The Militant (logo)  
   Vol. 69/No. 14           April 11, 2005  
 
 
Rice, Rumsfeld: Venezuela in U.S. gunsights
(front page)
 
BY BRIAN WILLIAMS  
In a lengthy interview on U.S. foreign policy published in the March 25 Washington Post, U.S. secretary of state Condoleezza Rice spoke about Washington’s hostile course toward the government of Venezuela. During a news conference in Brazil two days earlier, U.S. secretary of defense Donald Rumsfeld said the imminent purchase of 100,000 AK-47 rifles by the Venezuelan military is a threat to “the hemisphere.”

Rice also touched on the U.S. rulers’ inability to make much headway in promoting counterrevolutionary forces inside Cuba, which is unlike what Washington has been able to organize in former Soviet republics such as Kyrgyzstan or Ukraine.

“When it comes to Venezuela we have our differences,” said Rice, who has described Venezuelan president Hugo Chávez as a “negative force” in Latin America.

In response to a question about whether Venezuela is interfering with the affairs of its neighbors, Rice asserted, “I think there are very strong signs that there have been problems with Colombia and there have been problems with others and, of course, Venezuela has a very close relationship with [Cuban president Fidel] Castro.”

Turning to U.S. policy toward Cuba, Rice said, “The problem with Cuba is that there isn’t much room for the engagement really of whatever may be bubbling in Cuba. There just isn’t much room. And what room there is, like the couple of projects that have come up over the last couple of years, Castro has managed to cut off.”

“So our view has been,” she continued, “that somehow engaging Cuba is going to have an impact on that domestic structure is just, there’s no evidence that that is going to be the case…. It’s true that they have better relations with Venezuela, but other than the personal relationship between Fidel Castro and Hugo Chávez, I’m not really sure what Cuba has to give to the Venezuelan people. We’ll see.”

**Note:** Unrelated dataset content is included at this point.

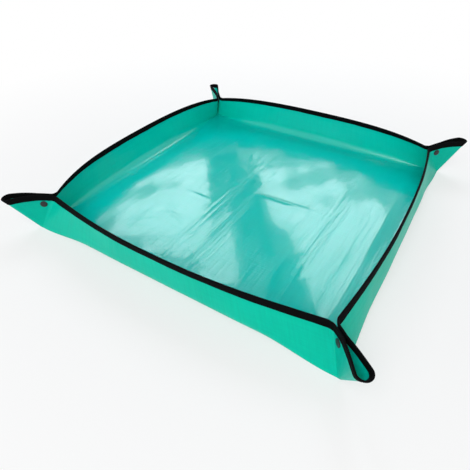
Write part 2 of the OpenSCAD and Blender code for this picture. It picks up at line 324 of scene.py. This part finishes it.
def film_group():
    """Marks in the sheet's film: threads of the woven core, creases both ways, dents, and scuffs."""
    group, given, out = node_group(
        "film_marks",
        [("Place", "Vector", None), ("Tightness", "Float", 0.0)]
        + [(label, "Float", 0.5) for label in ("Core", "Streaks", "Creases", "Dents", "Scuffs")],
        [(label, "Float") for label in ("Height", "Dulling", "Gloss", "Shade")],
    )
    place = given.outputs["Place"]
    # the core's threads, uneven along both ways of the weave
    warp = noise(group, stretched(group, place, (330, 16, 1)), 1.0, 3.0, 0.7)
    weft = noise(group, stretched(group, place, (16, 330, 1)), 1.0, 3.0, 0.7)
    core = maths(group, "ADD", warp, maths(group, "MULTIPLY", weft, 0.8))
    # bundles of tight threads draw long fine streaks down the sheet, stronger in some places
    strands = noise(group, stretched(group, place, (190, 2.4, 1)), 1.0, 3.0, 0.6)
    bundles = noise(group, stretched(group, place, (11, 2.5, 1)), 1.0, 1.0)
    bundles = maths(group, "SUBTRACT", bundles, 0.42, clamp=True)
    bundles = maths(group, "MULTIPLY", bundles, 2.2, clamp=True)
    bundles = maths(group, "ADD", bundles, given.outputs["Tightness"])
    streaks = maths(group, "MULTIPLY", maths(group, "MULTIPLY", strands, bundles), 0.8)
    # creases run with the threads, a few millimetres wide and a hand long
    down = noise(group, stretched(group, place, (42, 3.5, 1)), 1.0, 2.0, 0.5)
    over = noise(group, stretched(group, place, (5.5, 38, 1)), 1.0, 2.0, 0.5)
    creases = maths(group, "ADD", maths(group, "MULTIPLY", down, 0.8), maths(group, "MULTIPLY", over, 0.4))
    dents = noise(group, place, 30, 3.0, 0.5)
    height = maths(group, "MULTIPLY", maths(group, "MULTIPLY", core, 0.1), given.outputs["Core"])
    height = maths(group, "ADD", height, maths(group, "MULTIPLY", streaks, given.outputs["Streaks"]))
    height = maths(group, "ADD", height, maths(group, "MULTIPLY", creases, given.outputs["Creases"]))
    height = maths(group, "ADD", height, maths(group, "MULTIPLY", dents, given.outputs["Dents"]))
    group.links.new(height, out.inputs["Height"])
    scuff = noise(group, stretched(group, place, (60, 9, 1), 0.9), 1.0, 5.0, 0.7)
    scuff = maths(group, "SUBTRACT", scuff, 0.45, clamp=True)
    dulling = maths(group, "MULTIPLY", scuff, given.outputs["Scuffs"])
    group.links.new(dulling, out.inputs["Dulling"])
    # the film is thinner and less glossy over threads that stand out
    proud = maths(group, "MULTIPLY", maths(group, "SUBTRACT", core, 0.9), given.outputs["Core"])
    drawn = maths(group, "MULTIPLY", maths(group, "SUBTRACT", strands, 0.5), bundles)
    drawn = maths(group, "MULTIPLY", drawn, given.outputs["Streaks"])
    thin = maths(group, "ADD", maths(group, "MULTIPLY", proud, 2.2), maths(group, "MULTIPLY", drawn, 7.0))
    group.links.new(maths(group, "SUBTRACT", 0.86, thin, clamp=True), out.inputs["Gloss"])
    tone = noise(group, place, 9, 2.0)
    shade = maths(group, "MULTIPLY_ADD", maths(group, "SUBTRACT", tone, 0.5), 0.14, 1.0)
    group.links.new(maths(group, "MULTIPLY_ADD", proud, -0.16, shade), out.inputs["Shade"])
    return group


def weave_group():
    """Woven tape: threads across and along, with a slightly uneven beat."""
    group, given, out = node_group(
        "tape_weave",
        [("Place", "Vector", None), ("Thread width", "Float", 0.0006)],
        [("Height", "Float"), ("Shade", "Float")],
    )
    parts = group.nodes.new("ShaderNodeSeparateXYZ")
    group.links.new(given.outputs["Place"], parts.inputs[0])
    pace = maths(group, "DIVIDE", math.pi, given.outputs["Thread width"])
    across = maths(group, "SINE", maths(group, "MULTIPLY", parts.outputs[0], pace))
    along = maths(group, "SINE", maths(group, "MULTIPLY", parts.outputs[1], pace))
    over = maths(group, "MULTIPLY", across, along)
    uneven = noise(group, given.outputs["Place"], 700, 2.0)
    height = maths(group, "ADD", maths(group, "MULTIPLY", over, 0.5), maths(group, "MULTIPLY", uneven, 0.6))
    group.links.new(height, out.inputs["Height"])
    shade = maths(group, "MULTIPLY_ADD", over, 0.22, maths(group, "MULTIPLY_ADD", uneven, 0.5, 0.7))
    group.links.new(shade, out.inputs["Shade"])
    return group


FILM = film_group()
WEAVE = weave_group()
PLASTIC_IOR = 1.5


def new_material(name, rough, colour):
    material = bpy.data.materials.new(name)
    material.use_nodes = True
    tree = material.node_tree
    shader = tree.nodes["Principled BSDF"]
    shader.inputs["Roughness"].default_value = rough
    shader.inputs["Base Color"].default_value = (*colour, 1)
    shader.inputs["IOR"].default_value = PLASTIC_IOR
    return material, tree, shader


def placed(tree, by="UV"):
    node = tree.nodes.new("ShaderNodeTexCoord")
    return node.outputs[by]


def bump(tree, shader, height, distance):
    node = tree.nodes.new("ShaderNodeBump")
    node.inputs["Distance"].default_value = distance
    tree.links.new(height, node.inputs["Height"])
    tree.links.new(node.outputs["Normal"], shader.inputs["Normal"])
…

Two days earlier at a news conference held in Brasilia, the Brazilian capital, Secretary of Defense Donald Rumsfeld expressed his growing concerns about the Venezuelan government’s plans to buy 100,000 assault rifles from Russia. “I can’t imagine what’s going to happen to 100,000 AK-47s,” he said. “I can’t imagine why Venezuela needs 100,000 AK-47s. I just hope that, personally hope, that it doesn’t happen… I can’t imagine that if it did happen, that it would be good for the hemisphere.”

In response to mounting criticism from Washington, the government of Venezuela has warned about possible U.S. aggression toward the country and has responded by taking steps to upgrade the country’s military and expand local popular defense units. In addition to the assault rifles, Caracas has agreed to buy at least 10 military helicopters from Russia and is considering updating its air force with Russian MIG-29’s. Chávez has also expressed interest in buying as many as 24 Super Tucano patrol planes from the Brazilian jet maker Empresa Brasileira de Aeronáutica, or Embraer, according to a March 24 New York Times article.

In a similar approach, the conservative magazine National Review featured a photo of Castro and Chávez on the front cover of its April 11 edition with the headline, “The Axis of Evil… Western Hemisphere version.” The related article is authored by Otto Reich, former assistant secretary of state for the Western Hemisphere and member of the National Security Council between 2001 and 2004.

Many Venezuelan capitalists and their U.S. allies have been angered by the passage of a series of laws beginning in late 2001. These include agrarian reform legislation, a bill strengthening state control of the country’s oil resources, and a law that includes protections for artisan fishermen and restrictions on big fishing firms. The struggles by workers and peasants to implement these measures and push for others that would result in land ownership, jobs, and more democratic rights have struck fear in the hearts of most of the bourgeoisie in Venezuela and its allies in the United States. Local capitalists and landlords, with Washington’s backing, have also protested the normalization of relations between Venezuela and Cuba and the presence of more than 20,000 Cuban volunteer doctors, literacy teachers, and agricultural technicians in the country.